The potential market mover of the day will be the 2 o’clock release of the minutes of the latest Federal Reserve Open Market Committee meeting. Any hints of a Fed encore to Operation Twist, which expires this coming summer, could reverse the early weakness we’re likely to see in stock prices.
Hong Kong was the overnight star, rising 1.3 percent. Mainland China also higher, Japan lower. European stocks have led our futures a little lower as well.
At this point, adjusted for fair value, the S&P futures are down nearly 4½ points, the Dow futures are down 34, and the NASDAQ futures are now just about 4 points below fair value.
April 2, 2012
Shockingly (not really) a lot of money was wasted on lottery tickets last Friday, but if you were smart enough to buy shares of Avon Products instead of that 173 million to one shot, you hit your own little jackpot this morning. Avon shares are higher by more than 27 percent on a $23.25 cash buyout offer from Coty. Avon may not go without a fight, and the stock is already being bid higher than $23.25 on the hope that a higher bid may be likely.
At 10 o’clock this morning, the March ISM report on the health of the Manufacturing sector is expected to improve to 53 from 52.4. This index, by the way, bottomed in December of 2008 and has been either improving, or above the break-even level of 50 ever since.
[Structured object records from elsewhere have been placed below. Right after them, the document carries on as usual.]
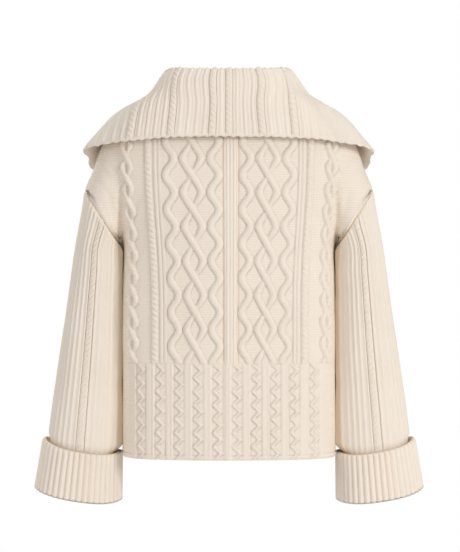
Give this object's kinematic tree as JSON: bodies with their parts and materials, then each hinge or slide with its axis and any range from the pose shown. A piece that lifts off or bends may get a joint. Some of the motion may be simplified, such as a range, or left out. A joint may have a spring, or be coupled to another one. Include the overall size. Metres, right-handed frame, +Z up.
{
  "type": "zip neck sweater",
  "caption": "Thick cream cable-knit sweater, worn form with no wearer: wide ribbed collar, drop shoulders, turned-back cuffs, deep hem band and a short zip at the neck.",
  "frame": {"origin": "middle of the neck, at the height where the shoulder line meets the neck, half way between back and front", "axes": "+Z up, +X to the wearer's left, +Y to the wearer's back, which is the side that the picture shows"},
  "size_m": [0.6384, 0.2792, 0.7116],
  "materials": {
    "cream_wool": "matt, thick soft wool knit",
    "zip_tape": "matt, woven",
    "zip_metal": "satin"
  },
  "bodies": {
    "garment": {"back": "cream_wool", "back_hem_band": "cream_wool", "collar": "cream_wool", "cuff_left": "cream_wool", "cuff_right": "cream_wool", "front": "cream_wool", "front_hem_band": "cream_wool", "sleeve_left": "cream_wool", "sleeve_right": "cream_wool", "zip_tape_left": "zip_tape", "zip_tape_right": "zip_tape", "zip_slider": "zip_metal"},
    "pull": {"zip_pull": "zip_metal"}
  },
  "joints": [
    {"name": "pull_swing", "type": "hinge", "parent": "garment", "child": "pull", "pos_m": [0, -0.12492, -0.162], "axis": [-1, 0, 0], "range_deg": [0, 150]}
  ]
}
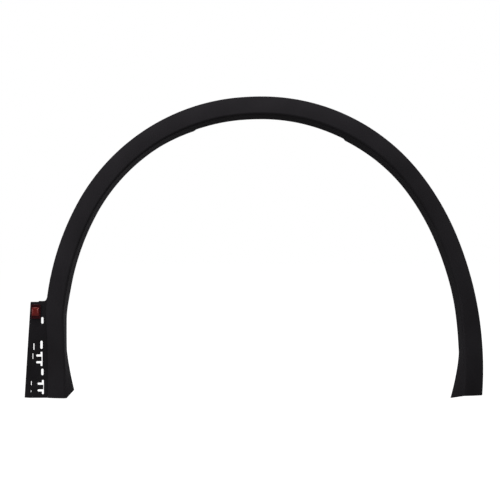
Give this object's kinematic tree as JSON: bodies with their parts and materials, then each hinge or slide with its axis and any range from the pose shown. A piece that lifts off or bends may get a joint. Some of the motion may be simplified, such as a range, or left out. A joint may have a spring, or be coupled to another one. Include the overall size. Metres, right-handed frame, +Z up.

The February Construction spending also comes at 10 o’clock. This index bottomed in October 2009 and turn positive in late 2011. Expect a positive 0.7%.
It will be a short week of stock trading, with the markets closed for Good Friday. Strangely, the economic report with the most market-moving-potential won’t be released UNTIL Friday. That, of course, is the March Unemployment Report from the Labor Department.
Our futures took a turn to the dark side about a half hour ago and are pointing toward a lower open for stock prices at 9:30. At this point, adjusted for fair value, the S&P futures are down nearly 2 points, the Dow futures are down 27, and the NASDAQ futures are now just about 5 points below fair value.